Stopping it sounds good. But like real stop signs, most people just roll through it.

Such is the scale of humanity’s capacity for tragedy that I have the ability to show a second example that is far more tragic, hateful, and even more of an ominous portent of our shared future. For less than a month ago in Pakistan, a band of religious extremists decided that their god wanted to see 130 young, innocent children slaughtered, even while under the sheltering gaze of their elementary teachers.

These extremists apparently believed their god wanted those children dead because they were learning subjects like reading, math, and biology. In their twisted minds, they felt their all-powerful deity did not want these innocent kids to discover common concepts like as democracy, liberty, free will, and gender equality. Instead, this “heavenly being” offered his suicidal followers a bribe: an after-life paradise in return for creating Hell on Earth.

Like the senseless killings in New York City, the original cause of this tragedy can most likely be traced back to some preceding event, each of which has some kernel of similarity to what unfolded in Pakistan. Before this cowardly attack on innocent and unsuspecting school children, there may have been a drone strike in the Taliban’s village. Perhaps the drone hit a school there, we may never know. It may be that the suicide killers were told this as part of their motivational training. This we will also never know.
But the fact that each and every atrocity can have another event singled out as the “cause” of that atrocity seems to be a common denominator for all hateful acts. This seems to hold true no matter what the atrocity is, who committed it, or when.

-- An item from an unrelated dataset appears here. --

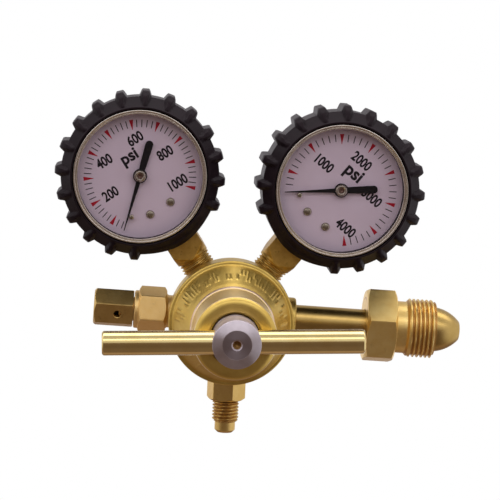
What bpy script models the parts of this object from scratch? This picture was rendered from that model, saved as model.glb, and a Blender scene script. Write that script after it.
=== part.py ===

Speaking of when, let’s leave these events of the most recent past behind and analyze a few that that have occurred over the past few years. One atrocity that comes to mind parallels the bloodshed in Pakistan, and that is the Sandy Hook Elementary School tragedy.

Here, a classroom of children was gunned down by a deranged teenager. Perhaps it’s unfair to include this exact example in our depiction of hate, if only because there is a chance that the killer (who shall remain nameless) was not indeed hateful, but was sick instead.

Mental illness is a real and serious disease, and the science of recognizing and treating it is still in its infancy. The Sandy Hook Elementary School killer may have only been acting out deranged thoughts beyond his control.

Yet, in order to be completely fair in our analysis of hate, can we let him and those close to him off the hook completely? Perhaps not. For he lived with his mother. Being young and troubled, he could not legally own guns.